In Morning Star's most recent press release Beruschi expresses confidence that once the Board is removed from office, he and the Company "can very quickly reach a fair and reasonable solution" that will allow delivery of the B Claims to close the Settlement "for the benefit of all Boss' shareholders". While the inherent conflict of Beruschi negotiating with the Board he proposes to nominate may seem beneficial and desirable to Beruschi, it is clearly not in the best interest of the remainder of the Boss shareholders.
Annual General and Special Meeting/Adoption of Advance Notice Policy
Boss is pleased to announce that it will hold an annual general and special meeting (the "Meeting") on November 14, 2013. The record date for the Meeting will be October 10, 2013.

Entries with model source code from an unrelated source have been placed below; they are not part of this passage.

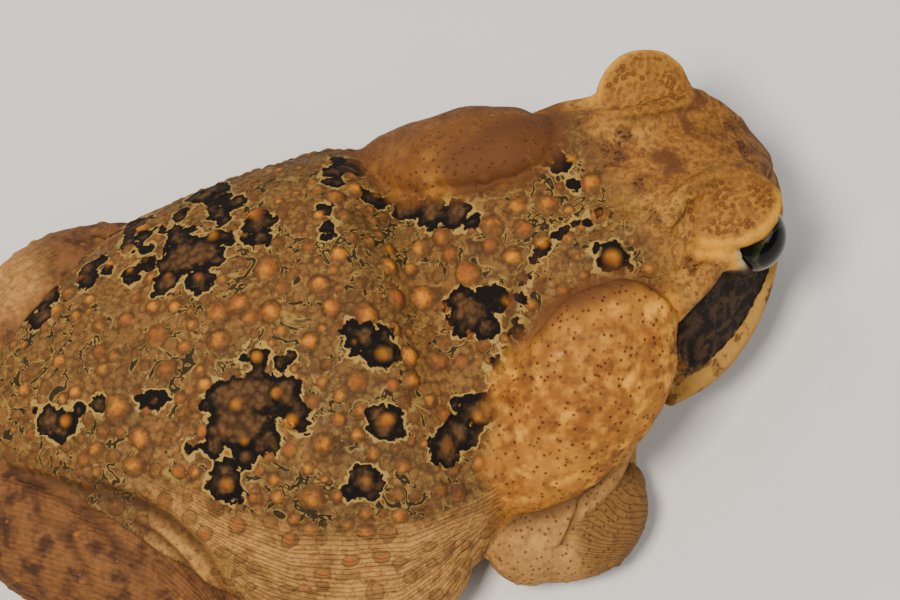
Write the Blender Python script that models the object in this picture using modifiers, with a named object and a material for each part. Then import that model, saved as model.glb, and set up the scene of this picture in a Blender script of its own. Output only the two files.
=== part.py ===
"""Cane toad at rest on the floor, life size, as a still museum model.

The frame is metres with +X towards the snout, +Y to the toad's left and +Z up. Sizes below are in
millimetres. The toad is first modelled along a straight spine: s runs from vent to snout, y to the
left and z up from the floor. bend() then turns the head and neck to the toad's left.
"""

import math
import random

import bmesh
import bpy
import numpy as np
from mathutils import Matrix, Vector
from mathutils.bvhtree import BVHTree

MM = 0.001
GAP = 0.3
SLIVER = 0.02

# Head and neck turn to the toad's left over this stretch of the spine.
BEND_FROM, BEND_TO, BEND_DEG = -12.0, 30.0, 15.0

# Torso: place along the spine, height of the back, of the widest level and of the belly, half width.
TORSO = (
    (-93, 19, 13, 8, 5),
    (-88, 25, 14, 3.5, 13),
    (-80, 32, 16, 0.8, 20),
    (-68, 38.5, 17, -0.6, 27),
    (-54, 43, 18, -0.6, 33),
    (-38, 46, 18, -0.6, 37.5),
    (-20, 47, 18, -0.6, 39.5),
    (-9, 46.5, 18, -0.6, 39.3),
    (0, 40.5, 18.5, -0.5, 38),
    (8, 43.8, 19, -0.1, 36.5),
    (22, 45, 20, 2, 32),
    (32, 44, 20, 5, 28),
    (40, 41, 21, 9, 23),
)
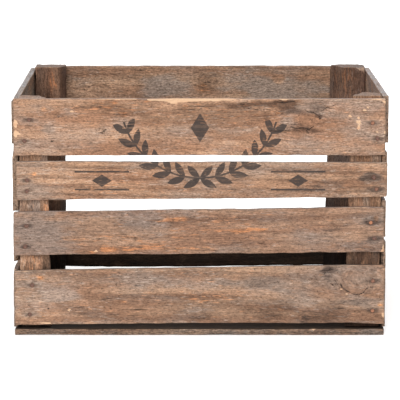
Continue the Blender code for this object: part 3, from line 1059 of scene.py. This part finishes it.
def sprig_mask(nodes, x, z):
    """The sprigs: leaves on both sides of a stem that follows an arc, mirrored about the middle."""
    side = nodes.math("ABSOLUTE", x)
    down = nodes.minus(SPRIG_CENTRE, z)
    square = nodes.plus(nodes.times(side, side), nodes.times(down, down))
    across = nodes.minus(nodes.math("POWER", square, 0.5), SPRIG_RADIUS)
    off_stem = nodes.math("ABSOLUTE", across)
    turn = nodes.math("ARCTAN2", side, down)
    steps = nodes.math("DIVIDE", nodes.times(turn, SPRIG_RADIUS), LEAF_STEP)
    in_step = nodes.times(nodes.math("FRACT", steps), LEAF_STEP)
    leaf_along = nodes.scaled(in_step, cos(LEAF_TILT), nodes.times(off_stem, sin(LEAF_TILT)))
    leaf_across = nodes.scaled(in_step, -sin(LEAF_TILT), nodes.times(off_stem, cos(LEAF_TILT)))
    share = nodes.math("DIVIDE", leaf_along, LEAF_LENGTH)
    swell = nodes.times(share, nodes.minus(1.0, share))
    half_width = nodes.times(swell, 4 * LEAF_HALF_WIDTH)
    inside = nodes.minus(half_width, nodes.math("ABSOLUTE", leaf_across))
    leaf = nodes.ramp(inside, 0.0, 0.4 * MM)
    stem = nodes.ramp(off_stem, STROKE + INK_EDGE, STROKE)
    within = nodes.ramp(turn, SPRIG_REACH + 0.005, SPRIG_REACH)
    return nodes.times(nodes.math("MAXIMUM", leaf, stem), within)


def offsets(nodes, x, z, middle, height):
    """How far a place is along and across from a mark and from its mirror image, whichever is nearer."""
    along = nodes.math("ABSOLUTE", nodes.minus(nodes.math("ABSOLUTE", x), middle))
    across = nodes.math("ABSOLUTE", nodes.minus(z, height))
    return along, across


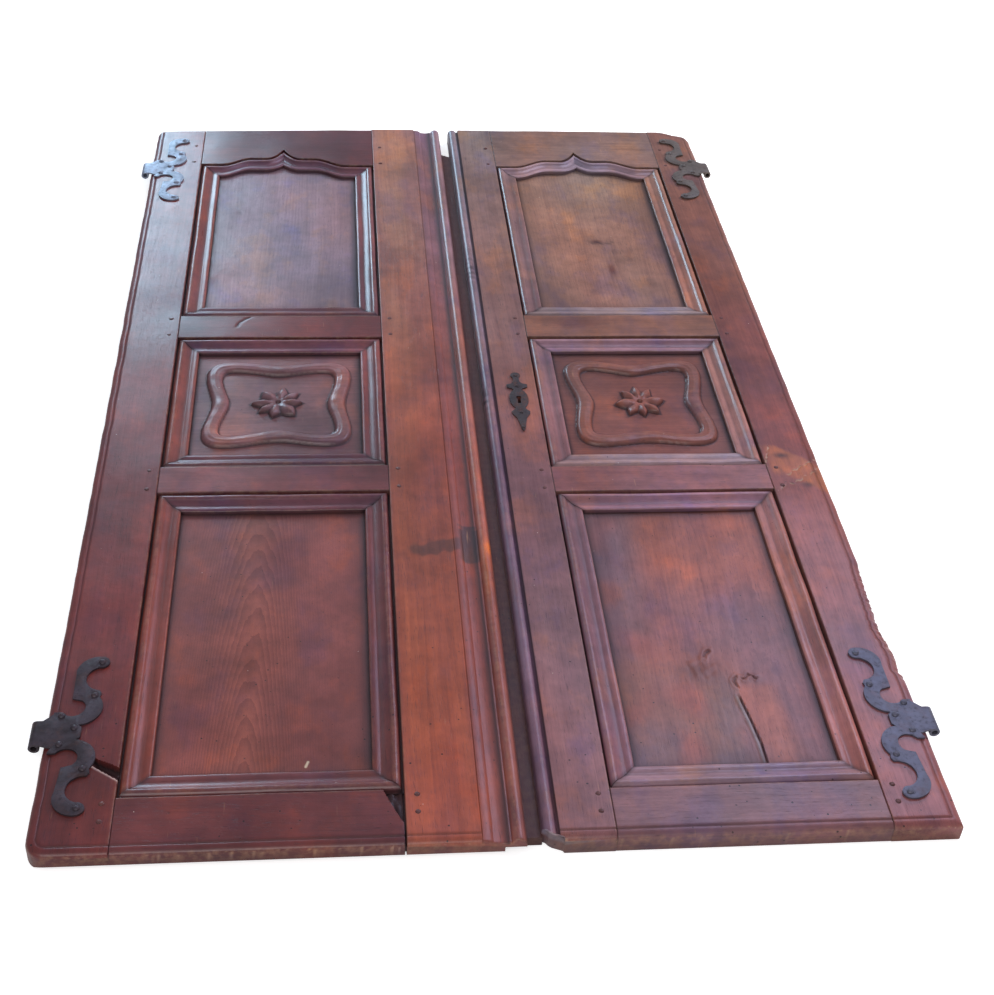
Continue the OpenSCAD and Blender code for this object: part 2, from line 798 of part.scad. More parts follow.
module arched_strip(s) {
    section = concat([[0, 0]], mould_top(), [[mould_w, 0]]);
    m = len(section);
    n = 2 * ARCH_STEPS + 1;
    points = [for (i = [-ARCH_STEPS:ARCH_STEPS]) for (p = section)
        let (soft = cusp_rise * (1 - 0.5 * p[0] / mould_w))
        [arch_x(s, i, p[0]), arch_rise(s, arch_x(s, i), soft) - max(p[0], arch_gap), p[1]]];
    faces = concat(
        [for (i = [0:n - 2]) for (j = [0:m - 1])
            let (a = i * m + j, b = i * m + (j + 1) % m, c = a + m, d = b + m)
            for (f = [[a, c, b], [b, c, d]]) f],
        [[for (j = [0:m - 1]) j], [for (j = [m - 1:-1:0]) (n - 1) * m + j]]);
    color(MOULD_WOOD)
        polyhedron(points, faces, convexity = 6);
}

module pegs(s) {
    color(WOOD)
        peg_set(s, 0, peg_z0, leaf_t + peg_proud);
}

// Scroll hinge: a rolled eye, a neck, and two S-shaped limbs. Each limb is two curls, which are
// discs less their hollows and the rectangles that open them, a bar between, and a round tip.
inner_curl = [36, 42];
inner_curl_r = 30;
inner_hollow = [30, 42];
inner_hollow_r = 15;
inner_mouths = [[[-10, 34], [30, 57]], [[-10, 56], [27, 86]]];
outer_curl = [54, 104];
outer_curl_r = 27.5;
outer_hollow = [61, 92];
outer_hollow_r = 21;
outer_mouth = [[52, 72.5], [112, 111.5]];
tip_mouth = [[59, 72], [99, 142]];
bar_points = [[27, 57.5], [38, 54], [60, 58], [62, 66], [58, 73], [48, 80]];
bar_end = [[40, 106], [27, 106]];
tip = [57, 121.5];
tip_r = 9.5;
neck_half_w = neck_w / 2;
neck_upper = [[eye_x, neck_half_w], [-4, neck_half_w], [10, 33], [19, 33], [44, 8]];
neck_lower = [[44, -8], [24, -26], [12, -26], [-4, -neck_half_w], [eye_x, -neck_half_w]];

module rectangle(corners) {
    translate(corners[0])
        square(corners[1] - corners[0]);
}

module scroll_limb(lean = 0) {
    difference() {
        translate(inner_curl)
            circle(r = inner_curl_r);
        translate(inner_hollow)
            circle(r = inner_hollow_r);
        for (mouth = inner_mouths)
            rectangle(mouth);
    }
    difference() {
        union() {
            translate(outer_curl + [lean, 0])
                circle(r = outer_curl_r);
            polygon(concat(bar_points, [for (p = bar_end) p + [lean, 0]]));
        }
        translate(outer_hollow + [lean, 0])
            circle(r = outer_hollow_r);
        rectangle(outer_mouth);
        translate([lean, 0])
            rectangle(tip_mouth);
    }
    translate(tip + [lean, 0])
        circle(r = tip_r);
}

lower_lean = -4; // the lower limb stands a little nearer the leaf's edge

module hinge_outline() {
    scroll_limb();
    mirror([0, 1, 0])
        scroll_limb(lower_lean);
    polygon(concat(neck_upper, neck_lower));
}

module hinge(y) {
    color(IRON)
        difference() {
            translate([0, y, 0])
                union() {
                    translate([0, 0, leaf_t])
                        linear_extrude(plate_t)
                            hinge_outline();
                    translate([eye_x, -neck_w / 2, eye_z])
                        rotate([-90, 0, 0])
                            cylinder(h = neck_w, r = eye_r);
                }
            translate([eye_x, y - neck_w / 2 - EPS, eye_z])
                rotate([-90, 0, 0])
                    cylinder(h = neck_w + 2 * EPS, r = eye_bore_r);
            nail_holes(y);
        }
}

// Nail with a domed head: shank from the given place down, head above
module nail(x, y, z, l, r, head_r) {
    ball_r = head_r * 1.25;
    translate([x, y, z])
        union() {
            translate([0, 0, -l])
                cylinder(h = l, r = r);
            intersection() {
                translate([0, 0, head_r * 0.6 - ball_r])
                    sphere(r = ball_r);
                cylinder(h = head_r, r = head_r);
            }
        }
}

module hinge_nails(s) {
    color(IRON)
        for (y = hinge_y[s])
            for (p = nail_places)
                nail(p[0], y + p[1], leaf_t + plate_t, nail_l + plate_t, nail_r, nail_head_r);
}

// Keyhole, cut from z0 to z1
keyhole_up = 6; // how far the round end sits above the plate's middle

module keyhole(z0, z1) {
    translate([keyhole_x, keyhole_y + keyhole_up, z0]) {
        cylinder(h = z1 - z0, r = keyhole_r);
        translate([-keyhole_slot_w / 2, -keyhole_slot_l, 0])
            cube([keyhole_slot_w, keyhole_slot_l, z1 - z0]);
    }
}

// Keyhole plate: finial, cross bar, oval body and a tapering tail, as one half mirrored
escutcheon_half = concat(
    [for (a = [90:-20:-50]) [8 * cos(a), 70 + 8 * sin(a)]],
    [[5, 52], [9, 46], [17, 43], [16.5, 35], [9, 32], [6, 27]],
    [for (a = [60:-15:-60]) [15.5 * cos(a), 2 + 28 * sin(a)]],
    [[10, -28], [15, -33], [14, -40], [8, -50], [5, -66], [3.5, -78], [0, -86]]);
escutcheon_outline = concat(
    escutcheon_half,
    [for (i = [len(escutcheon_half) - 2:-1:1]) [-escutcheon_half[i][0], escutcheon_half[i][1]]]);
escutcheon_nail_ys = [68, 38, -36, -76];
small_nail_r = 1.2;
small_nail_l = 10;

module escutcheon_nail_holes() {
    for (dy = escutcheon_nail_ys)
        translate([keyhole_x, keyhole_y + dy, leaf_t - small_nail_l])
            cylinder(h = small_nail_l + escutcheon_t + EPS, r = small_nail_r + nail_gap);
}

module escutcheon() {
    color(IRON)
        difference() {
            translate([keyhole_x, keyhole_y, leaf_t])
                linear_extrude(escutcheon_t)
                    polygon(escutcheon_outline);
            keyhole(leaf_t - EPS, leaf_t + escutcheon_t + EPS);
            escutcheon_nail_holes();
        }
}

module escutcheon_nails() {
    color(IRON)
        for (dy = escutcheon_nail_ys)
            nail(keyhole_x, keyhole_y + dy, leaf_t + escutcheon_t, small_nail_l + escutcheon_t,
                 small_nail_r, 3);
}

// Lock, let in from the back
module lock_recess() {
    g = case_gap;
    block([case_x0 - g, case_y0 - g, -EPS], [case_x0 + case_w + g, case_y0 + case_h + g, case_d + g]);
    block([case_x0 - g, case_y0 - cover_lip - g, -EPS],
          [case_x0 + case_w + g, case_y0 + case_h + cover_lip + g, cover_t]);
    bolt_slot(bolt_gap);
    lock_nail_set(nail_gap);
}

module bolt_slot(g) {
    block([case_x0 + case_w - case_wall - EPS, bolt_y - bolt_h / 2 - g, bolt_z - g],
          [bolt_end_x + EPS, bolt_y + bolt_h / 2 + g, bolt_z + bolt_t + g]);
}

module lock_case() {
    t = case_wall;
    color(IRON)
        difference() {
            block([case_x0, case_y0, cover_t], [case_x0 + case_w, case_y0 + case_h, case_d]);
            block([case_x0 + t, case_y0 + t, 0],
                  [case_x0 + case_w - t, case_y0 + case_h - t, case_d - t]);
            bolt_slot(bolt_gap);
            keyhole(0, case_d + EPS);
        }
}

module lock_nail_set(grow) {
    for (x = [case_x0 + cover_lip, case_x0 + case_w - cover_lip])
        for (y = [case_y0 - cover_lip / 2, case_y0 + case_h + cover_lip / 2])
            translate([x, y, grow > 0 ? -EPS : 0])
                cylinder(h = nail_l + (grow > 0 ? EPS : 0), r = nail_r + grow);
}

module lock_cover() {
    color(IRON)
        difference() {
            block([case_x0, case_y0 - cover_lip, 0],
                  [case_x0 + case_w, case_y0 + case_h + cover_lip, cover_t]);
            lock_nail_set(nail_gap);
        }
}

// Bolt with a notch for the key's bit and a stop for the spring
module lock_bolt() {
    color(IRON)
        difference() {
            block([bolt_x0, bolt_y - bolt_h / 2, bolt_z],
                  [bolt_end_x, bolt_y + bolt_h / 2, bolt_z + bolt_t]);
            translate([bolt_x0 + notch_in, bolt_y - bolt_h / 2, bolt_z - EPS])
                cylinder(h = bolt_t + 2 * EPS, r = notch_r);
        }
}

// Leaf spring between the case's upper wall and the bolt
spring_gap = 0.3;
spring_t = 1.2;
spring_in = 14; // distance of the spring from the case's inner end
spring_foot_l = 8;
spring_slant_l = 30;

module lock_spring() {
    t = spring_t;
    y0 = bolt_y + bolt_h / 2 + spring_gap;
    y1 = case_y0 + case_h - case_wall;
    x0 = case_x0 + spring_in;
    x1 = x0 + spring_foot_l;
    x2 = x1 + spring_slant_l;
    x3 = x2 + spring_foot_l;
    color(IRON)
        translate([0, 0, bolt_z + 1])
            linear_extrude(bolt_t - 2)
                polygon([[x0, y1], [x0, y1 - t], [x1, y1 - t], [x2, y0], [x3, y0],
                         [x3, y0 + t], [x2 + t / 2, y0 + t], [x1 + t / 2, y1]]);
}

module lock_nails() {
    color(IRON)
        lock_nail_set(0);
}

module leaf_part(s, part) {
    if (part == "hinge_stile") hinge_stile(s);
    if (part == "meeting_stile" && s == LEFT) left_meeting_stile();
    if (part == "meeting_stile" && s == RIGHT) right_meeting_stile();
    if (part == "bottom_rail") rail(s, 0);
    if (part == "lower_rail") rail(s, 1);
    if (part == "upper_rail") rail(s, 2);
    if (part == "top_rail") rail(s, 3);
    if (part == "bottom_panel") plain_panel(s, 0);
    if (part == "middle_panel") carved_panel(s);
    if (part == "top_panel") plain_panel(s, 2);
    if (part == "pegs") pegs(s);
    if (part == "lower_hinge") hinge(hinge_y[s][0]);
    if (part == "upper_hinge") hinge(hinge_y[s][1]);
    if (part == "hinge_nails") hinge_nails(s);
}

for (s = [LEFT, RIGHT]) {
    for (part = LEAF_PARTS)
        place(s) leaf_part(s, part);
    for (row = [0:2])
        for (edge = [0:3])
            place(s) moulding(s, row, edge);
}
place(LEFT) left_cover_strip();
place(RIGHT) escutcheon();
place(RIGHT) escutcheon_nails();
place(RIGHT) lock_case();
place(RIGHT) lock_cover();
place(RIGHT) lock_bolt();
place(RIGHT) lock_spring();
place(RIGHT) lock_nails();
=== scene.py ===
"""Dresses a packed pair of old closet door leaves: waxed wood, carved panels, forged hinges, a stage."""

import json
import math

import bmesh
import bpy
import numpy as np
from mathutils import Matrix, Vector

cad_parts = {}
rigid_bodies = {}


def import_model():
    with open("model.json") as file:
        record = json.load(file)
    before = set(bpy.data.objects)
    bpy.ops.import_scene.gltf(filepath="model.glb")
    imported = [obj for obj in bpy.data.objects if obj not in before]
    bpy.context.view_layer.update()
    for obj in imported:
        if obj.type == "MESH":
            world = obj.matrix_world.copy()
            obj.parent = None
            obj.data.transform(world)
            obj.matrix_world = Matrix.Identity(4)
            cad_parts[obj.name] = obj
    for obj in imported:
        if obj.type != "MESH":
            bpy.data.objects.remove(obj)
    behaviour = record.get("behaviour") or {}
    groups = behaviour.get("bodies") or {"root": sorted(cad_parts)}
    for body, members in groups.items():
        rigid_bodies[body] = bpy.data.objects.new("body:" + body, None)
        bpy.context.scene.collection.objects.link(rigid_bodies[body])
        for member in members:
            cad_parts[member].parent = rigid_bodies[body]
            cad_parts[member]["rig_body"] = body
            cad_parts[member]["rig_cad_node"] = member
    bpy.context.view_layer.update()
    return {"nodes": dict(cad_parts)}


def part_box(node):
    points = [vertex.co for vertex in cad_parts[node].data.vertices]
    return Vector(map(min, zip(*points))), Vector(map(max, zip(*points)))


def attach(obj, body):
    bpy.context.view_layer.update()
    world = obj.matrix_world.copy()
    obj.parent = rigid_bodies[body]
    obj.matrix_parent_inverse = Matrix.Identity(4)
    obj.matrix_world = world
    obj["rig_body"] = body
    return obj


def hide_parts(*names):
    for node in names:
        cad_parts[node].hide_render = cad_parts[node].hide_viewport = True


bl_info = {
    "name": "Old closet door pair",
    "version": (1, 0, 0),
    "blender": (4, 5, 0),
    "location": "View3D > Sidebar > Closet door",
    "description": "Builds the looks of a pair of panelled closet door leaves on their packed model",
    "category": "Add Mesh",
}

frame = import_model()

MM = 0.001
BODY = "leaves"
ROWS = ("bottom", "middle", "top")
EDGES = ("hinge", "meeting", "foot", "head")
RAILS = ("bottom_rail", "lower_rail", "upper_rail", "top_rail")


# Settings that a user would change

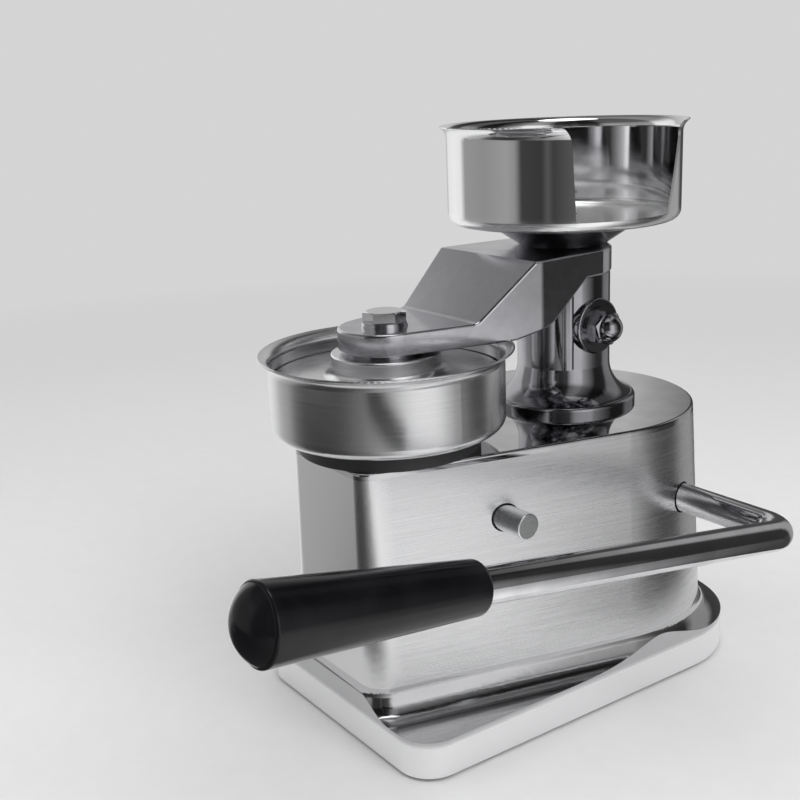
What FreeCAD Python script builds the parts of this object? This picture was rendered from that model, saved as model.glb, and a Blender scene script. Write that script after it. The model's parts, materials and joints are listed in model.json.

The Company further announces the approval by its Board of Directors of an advance notice policy (the "Policy") effective as of September 12, 2013 The purpose of the Policy is to (i) facilitate an orderly and efficient annual general or, where the need arises, special meeting, process, (ii) ensure that all shareholders receive adequate notice of director nominations and sufficient information regarding all director nominees, and (iii) allow shareholders to register an informed vote after having been afforded reasonable time for appropriate deliberation.
The Policy, among other things, includes a provision that requires advance notice to the Company in certain circumstances where nominations of persons for election to the Board of Directors are made by shareholders of the Company. The Policy fixes a deadline by which director nominations must be submitted to the Company prior to any annual or special meeting of shareholders and sets forth the information that must be included in the notice to the Company for the notice to be in proper written form.
In the case of an annual meeting of shareholders, notice to the Company must be made not less than 30 days nor more than 65 days prior to the date of the annual meeting; provided, however, that in the event that the annual meeting is to be held on a date that is less than 50 days after the date on which the first public announcement of the date of the annual meeting was made, notice may be made not later than the close of business on the 10th day following such public announcement. Accordingly, the deadline for notice of director nominations for the Meeting is October 14, 2013.
In the case of a special meeting of shareholders, which is not also an annual meeting, called for the purpose of electing directors (whether or not called for other purposes), notice to the Company must be made not later than the close of business on the 15th day following the day on which the first public announcement of the date of the special meeting was made.
Shareholder approval of the Policy will be sought at the Meeting and the Policy will apply to the nomination of directors at the Meeting.
The full text of the Policy is available at www.sedar.com or upon request by contacting Karen Allan, Secretary, Boss Power Corp., (604) 688-8115.
On Behalf of the Board of Directors of
BOSS POWER CORP.
Ron Netolitzky, Chairman and acting CEO
Neither the TSX Venture Exchange nor the Investment Industry Regulatory Organization of Canada accepts responsibility for the adequacy or accuracy of this release.